Author

Ying Dong

Date of Award

5-2014

Document Type

Dissertation

Degree Name

Doctor of Philosophy (PhD)

Department

Teaching & Learning

First Advisor

Dr. Robert H. Stupnisky

Abstract

First-year college students commonly face academic stress that is negatively associated with academic achievement and persistence. It has been found that problem-focused coping (PFC) effectively decreases stress, but emotion-focused coping (EFC) exacerbates stressful situations in the long term (Carver & Scheier, 1994; Kim & Duda, 2003). Lazarus and Folkman’s (1984) Transactional Model of Stress and Coping (TMSC) posits that cognitive appraisals determine the selection of stress coping.

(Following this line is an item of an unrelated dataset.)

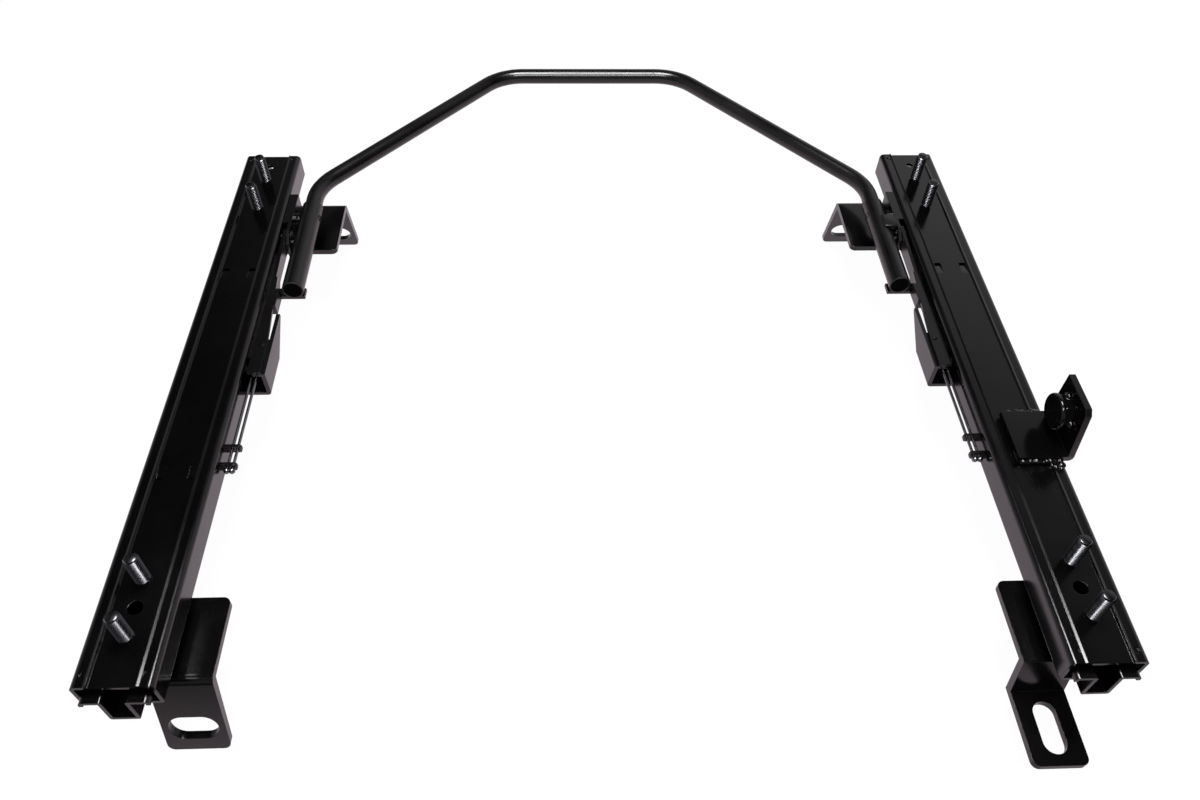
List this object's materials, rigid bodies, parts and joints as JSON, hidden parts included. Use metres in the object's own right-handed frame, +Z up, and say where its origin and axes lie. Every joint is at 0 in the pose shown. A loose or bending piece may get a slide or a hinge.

In the current study, two motivation indicators, causal attributions for academic stress and value of college education, were recognized as cognitive appraisals that were respectively placed into the TMSC to test their role in the relationship between perceived academic stress and the selection of stress coping. Three-hundred and twenty-one freshmen from a medium-sized, research-comprehensive university in the mid-western United States voluntarily participated in the study during the fall semester 2013. Results revealed that when students perceived themselves as stressed, they were more likely to engage in PFC if they attributed their academic stress to personally controllable causes. In addition, if freshmen valued their college education as enjoyable, important, and/or rated its cost value as low, they were more likely to engage in PFC. The theoretical developments of Lazarus and Folkman’s (1984) TMSC, Weiner’s (1985) Attribution Theory, and Eccles et al.’s (1983) Expectancy-value Theory, as well as practical implications for freshmen adaptively coping with their academic stress are discussed.